For that reason, relatives of the missing have been campaigning to finally begin building a memorial and interring the bodies in individual graves in a field in the village of Potocari, near Srebrenica, on this Tuesday, the fifth anniversary of the killings. They want local Serbs to have to drive by tombstones every day -- row after row of tombstones. Only then, they say, will Serbs be forced to reckon with the blood on their soldiers' hands.
"The Serbs must accept that this genocide happened," said Hasan Nuhanovic, a survivor whose mother, father and brother are among the missing. "This grandiose memorial should be a reminder," he said by telephone. "If they can't accept that, I don't see how we can live with them again."
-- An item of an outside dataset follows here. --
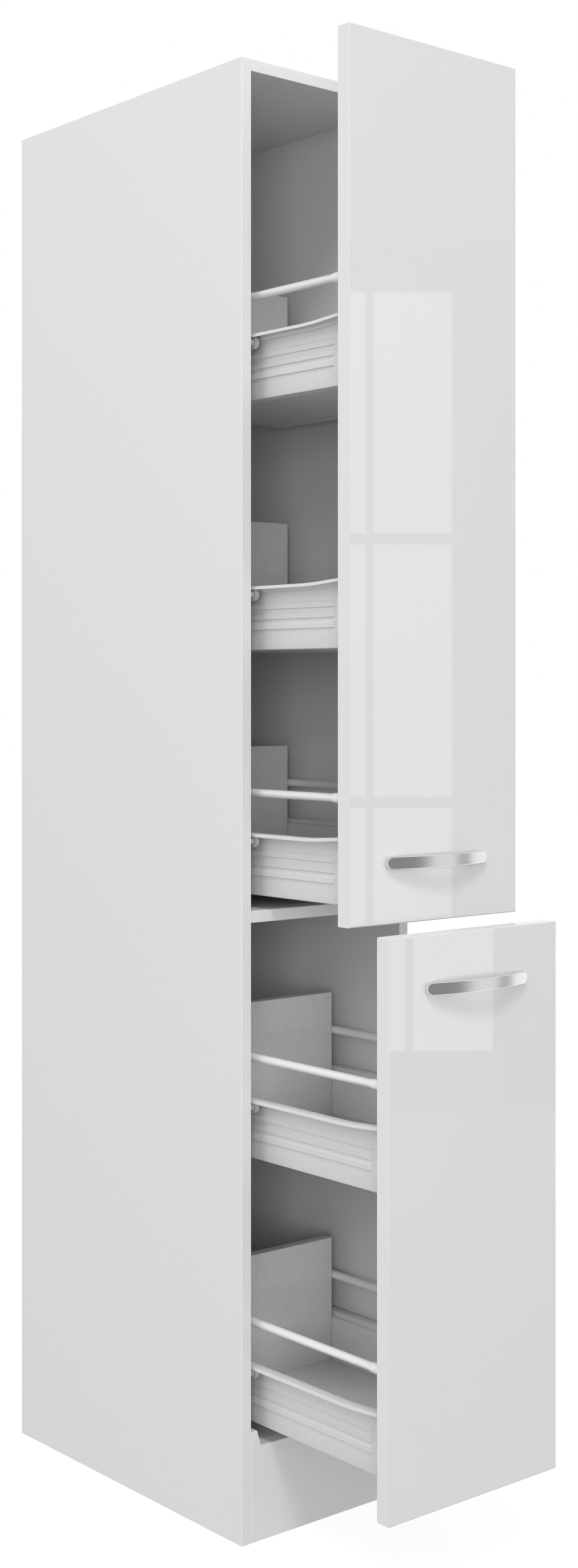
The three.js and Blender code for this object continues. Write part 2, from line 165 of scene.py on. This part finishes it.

Local Serb leaders, not surprisingly, have a counter-offer: to bury the corpses on a hillside farther from view. Serb war veterans go even farther, flatly denying that any killings took place and warning of violence at a ceremony Muslim survivors plan to hold on Tuesday.
The unresolved fate of the bodies also points to the conflicted nature of the Western mission in Bosnia. On one hand, war crimes investigators try to exhume as many bodies and prosecute as many war crimes suspects as possible. On the other, Western diplomats and American military officials try to avoid creating situations that could prompt violence and American casualties.
In that uncertain atmosphere, the bodies have become part of a broader propaganda battle, being waged across the former Yugoslavia, Europe and the United States. Aided by the Internet, a revisionist interpretation of the war has begun to radiate out from Belgrade; some American and European leftists, who a year ago took exception to NATO's bombing of Kosovo, are now backing Serb nationalist claims that Western governments and journalists exaggerated Serb war crimes not only in Kosovo but in Bosnia as well.
In the case of Srebrenica, the slow pace of efforts to recover and count bodies has created an opening for denials of what occurred five years ago. After Bosnian Muslims turned their heavy weapons over to United Nations peacekeepers in exchange for having Srebrenica declared a protected "safe area" in 1993, Dutch peacekeepers and United Nations commanders did little to protect the town when Bosnian Serb forces attacked in 1995.
More than 7,000 men were reported missing to the International Red Cross after the fall of the town. But because of a lack of money, bureaucratic delays and a huge Serb effort to hide bodies by moving and reburying them, only half of the known graves around the town have yet been exhumed. To date, 1,866 bodies have been recovered from mass graves, according to tribunal investigators.
Thirty remaining mass graves, believed to hold as many as 2,000 bodies, are to be exhumed by the end of 2001. But tribunal investigators fear that intermittent funding could dry up again and that a historic opportunity will be lost.
Western diplomats agree that long-term reconciliation in Bosnia hinges on an acceptance by average people that nationalists committed crimes in their name, followed by a rejection of the nationalists. They point to elections last spring that showed small gains by moderates as a sign of progress. But they warn that forcing Serbs to accept memorials now will not work, and could increase support for nationalists.
"You have to keep the issue alive but not expect that people will admit to it immediately," said Alexandra Stiglmeyer, spokesman for the international mission in Bosnia.
Ms. Stiglmeyer said the international community was committed to building a memorial in Srebrenica, but the fifth anniversary was not the time. Emotions are running high, she said, and nationalists on both sides may look to provoke violence that could aid them in national elections in November.
Mr. Nuhanovic scoffed at that explanation and said immediately building a memorial with "thousands of graves shining in the sun" is the only way to ensure that Serbs, the world and future generations face what happened in Srebrenica.
He said the latest promises from international officials echo past assurances -- promises that led to 7,000 people going missing, Serb nationalists flatly denying the killings and rats being allowed to gnaw on the corpses of men the world had vowed to protect.